Your task is to reproduce word for word the lines running from the line containing "if shape.isNull() or" to the line containing "zip(*points))), Vector(map(max, zip(*points)))", inclusive. Nothing else belongs in the answer.

▸ MATERIAL
◆ ◆ ◆ ◆

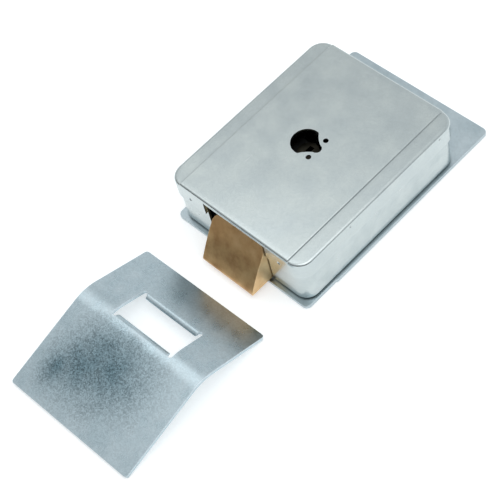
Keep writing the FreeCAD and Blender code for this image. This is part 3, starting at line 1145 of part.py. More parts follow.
def make_strike():
    """The strike plate: a sheet bent like a low roof, slotted in its rear slope for the bolt."""
    body = make_body("strike_plate")
    near_drop = strike_drop("strike_near")
    far_drop = strike_drop("strike_far")
    outline = draw_outline(new_sketch(body, "strike_section", "YZ_Plane", "-strike_width / 2"), [
        ("-strike_near", "0"), ("0", f"strike_height - {near_drop}"), ("strike_far", "0"),
        ("strike_far", far_drop), ("0", "strike_height"), ("-strike_near", near_drop)])
    pad = swept(body, "Pad", "strike_roof", outline, "strike_width")
    near_end = -value_of("strike_near")
    far_end = value_of("strike_far")

    def outer_bend(start, end, edge):
        return level_at(value_of("strike_height"))(start, end, edge)

    def inner_bend(start, end, edge):
        return level_at(value_of(f"strike_height - {near_drop}"))(start, end, edge)

    def end_corner(start, end, edge):
        return upright(start, end, edge) and min(abs(start.y - near_end), abs(start.y - far_end)) < 1e-6
    bend = rounded(body, "Fillet", "strike_outer_bend", pad, outer_bend, "strike_bend")
    bend = rounded(body, "Fillet", "strike_inner_bend", bend, inner_bend, "strike_bend - strike_sheet")
    rounded(body, "Fillet", "strike_corners", bend, end_corner, "strike_corner")
    left_root = "(2 * strike_relief_radius - strike_slot_left)"
    right_root = "(strike_slot_right - 2 * strike_relief_radius)"
    near_root = "(strike_slot_start - strike_relief_radius)"
    far_root = "(strike_slot_end + strike_relief_radius)"
    left_middle = "(strike_relief_radius - strike_slot_left)"
    right_middle = "(strike_slot_right - strike_relief_radius)"
    relief = "strike_relief_radius"
    slot = draw_outline(new_sketch(body, "slot_outline", "XY_Plane", "0"), [
        ("-strike_slot_left", "strike_slot_start", relief), (left_middle, near_root, relief),
        (left_root, "strike_slot_start"), (left_root, near_root), (right_root, near_root),
        (right_root, "strike_slot_start", relief), (right_middle, near_root, relief),
        ("strike_slot_right", "strike_slot_start"),
        ("strike_slot_right", "strike_slot_end", relief), (right_middle, far_root, relief),
        (right_root, "strike_slot_end"), (right_root, far_root), (left_root, far_root),
        (left_root, "strike_slot_end", relief), (left_middle, far_root, relief),
        ("-strike_slot_left", "strike_slot_end")])
    swept(body, "Pocket", "bolt_slot", slot, "strike_height", reverse=True)
    body.Label = "strike_plate_blank"
    rise = math.atan(value_of(f"(strike_height - {near_drop}) / strike_near"))
    fall = math.atan(value_of(f"(strike_height - {far_drop}) / strike_far"))
    bend_radius = value_of("strike_bend")
    leg = bend_radius * math.tan((rise + fall) / 2)
    bend_y = bend_radius * math.sin(rise) - leg * math.cos(rise)
    bend_z = value_of("strike_height") - leg * math.sin(rise) - bend_radius * math.cos(rise)
    near_slope = math.asin((value_of(near_root) - bend_y) / bend_radius)
    near_edge = Vector(value_of(left_root), value_of(near_root), bend_z + bend_radius * math.cos(near_slope))
    far_edge = Vector(value_of(left_root), value_of(far_root),
                      value_of("strike_height") - math.tan(fall) * value_of(far_root))
    length = value_of(f"{right_root} - {left_root}")
    lips = [strike_lip(near_edge, near_slope, 1, length), strike_lip(far_edge, fall, -1, length)]
    piece = group("strike_plate", [body.Shape.fuse(lips).removeSplitter()])
    piece.Placement = FreeCAD.Placement(
        Vector(0, value_of(f"{case_front} - strike_ahead"), 0),
        FreeCAD.Rotation(Vector(0, 0, 1), value_of("strike_turn")))
    return piece


def strike_lip(edge, slope, direction, length):
    """A quarter roll that turns down from one long edge of the slot, into the slot."""
    radius = value_of("strike_lip_radius")
    inner = radius - value_of("strike_lip_sheet")
    root = value_of("strike_lip_root")
    roll = math.radians(value_of("strike_lip_roll"))
    along = Vector(0, math.cos(slope), -math.sin(slope)) * direction
    normal = Vector(0, math.sin(slope), math.cos(slope))
    centre = edge - normal * radius

    def rim(r, angle):
        return centre + normal * (r * math.cos(angle)) + along * (r * math.sin(angle))
    buried = edge - along * root - normal * root
    under = rim(inner, 0) - along * root
    wire = Part.Wire([
        Part.LineSegment(buried, edge).toShape(),
        Part.Arc(edge, rim(radius, roll / 2), rim(radius, roll)).toShape(),
        Part.LineSegment(rim(radius, roll), rim(inner, roll)).toShape(),
        Part.Arc(rim(inner, roll), rim(inner, roll / 2), rim(inner, 0)).toShape(),
        Part.LineSegment(rim(inner, 0), under).toShape(),
        Part.LineSegment(under, buried).toShape()])
    return Part.Face(wire).extrude(Vector(length, 0, 0))


def main():
    plate_top = floor_height
    cutters = rivet_cutters(all_floor_rivets, plate_top)
    guide_height = floor_height + value_of("guide_sheet")
    bracket_height = floor_height + value_of("bracket_sheet")
    yoke_height = floor_height + value_of("yoke_sheet")
    yoke_cutters = rivet_cutters(yoke_screws, yoke_height)
    left_spring, right_spring = spring_lines()
    bolt = make_bolt()
    tail = make_bolt_tail()
    tail_rivets = make_tail_rivets()
    rivet_holes = [solid.copy() for solid in tail_rivets.Shape.Solids]
    pieces = [
        drilled(make_mounting_plate(), cutters + yoke_cutters, "mounting_plate"),
        drilled(make_case(), cutters + yoke_cutters, "case_body"),
        make_cover(),
        group("case_rivets", [countersunk_rivet(x, y, floor_height) for x, y in case_rivets]),
        drilled(make_guide(), rivet_cutters(guide_rivets, guide_height), "bolt_guide"),
        group("guide_rivets", [countersunk_rivet(x, y, guide_height) for x, y in guide_rivets]),
        drilled(make_bracket(), rivet_cutters(bracket_rivets, bracket_height), "mechanism_bracket"),
        group("bracket_rivets", [countersunk_rivet(x, y, bracket_height) for x, y in bracket_rivets]),
        make_rods(),
        make_spring("bolt_spring_left", left_spring),
        make_spring("bolt_spring_right", right_spring),
        drilled(bolt, rivet_holes, "latch_bolt"),
        drilled(tail, rivet_holes, "bolt_tail"),
        tail_rivets,
        make_bush(),
        make_follower(),
        make_lever(),
        *make_pivot(),
        *make_plunger(),
        drilled(make_yoke(), yoke_cutters, "solenoid_yoke"),
        group("yoke_screws", [countersunk_screw(x, y, yoke_height) for x, y in yoke_screws]),
        *make_coil(),
        *make_terminals(),
        make_leads(),
        make_grommet(),
        make_strike(),
    ]
    doc.recompute()
    for item in doc.Objects:
        if "Invalid" in item.State or "Error" in item.State:
            raise RuntimeError(f"{item.Label} failed: {item.State}")
    os.makedirs("parts", exist_ok=True)
    for piece in pieces:
        shape = piece.Shape
        if shape.isNull() or not shape.isValid():
            raise RuntimeError(f"{piece.Label} has no valid shape")
        shape.exportStep(os.path.join("parts", piece.Label + ".step"))
        print(f"{piece.Label}: {len(shape.Solids)} solids, {shape.Volume:.1f} mm3")


main()
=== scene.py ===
import math
from contextlib import contextmanager
from functools import partial

import bmesh
import bpy
from mathutils import Matrix, Vector


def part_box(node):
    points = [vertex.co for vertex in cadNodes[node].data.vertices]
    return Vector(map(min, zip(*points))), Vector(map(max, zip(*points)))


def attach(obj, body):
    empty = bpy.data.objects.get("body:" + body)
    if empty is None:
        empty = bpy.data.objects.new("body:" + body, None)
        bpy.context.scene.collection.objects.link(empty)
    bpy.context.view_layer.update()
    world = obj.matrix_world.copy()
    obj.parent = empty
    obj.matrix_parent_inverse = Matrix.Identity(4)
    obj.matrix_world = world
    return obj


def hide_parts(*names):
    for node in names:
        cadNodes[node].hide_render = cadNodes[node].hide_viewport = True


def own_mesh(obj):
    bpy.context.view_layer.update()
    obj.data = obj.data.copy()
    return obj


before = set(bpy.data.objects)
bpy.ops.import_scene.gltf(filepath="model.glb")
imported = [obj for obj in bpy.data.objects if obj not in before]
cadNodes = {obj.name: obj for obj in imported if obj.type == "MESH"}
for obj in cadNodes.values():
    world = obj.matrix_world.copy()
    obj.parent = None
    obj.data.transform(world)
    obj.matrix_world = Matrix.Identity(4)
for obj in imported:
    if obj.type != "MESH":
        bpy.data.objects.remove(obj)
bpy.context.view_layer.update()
collection = bpy.context.scene.collection
mm = 0.001  # shapes are written in millimetres, Blender works in metres

print("frame:", len(cadNodes), "nodes")


def newObject(name, data):  # linked to the scene
    thing = bpy.data.objects.new(name, data)
    collection.objects.link(thing)
    return thing


# camera, where the photograph was taken from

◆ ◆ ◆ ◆

▸ EXPECTED ANSWER
        if shape.isNull() or not shape.isValid():
            raise RuntimeError(f"{piece.Label} has no valid shape")
        shape.exportStep(os.path.join("parts", piece.Label + ".step"))
        print(f"{piece.Label}: {len(shape.Solids)} solids, {shape.Volume:.1f} mm3")


main()
=== scene.py ===
import math
from contextlib import contextmanager
from functools import partial

import bmesh
import bpy
from mathutils import Matrix, Vector


def part_box(node):
    points = [vertex.co for vertex in cadNodes[node].data.vertices]
    return Vector(map(min, zip(*points))), Vector(map(max, zip(*points)))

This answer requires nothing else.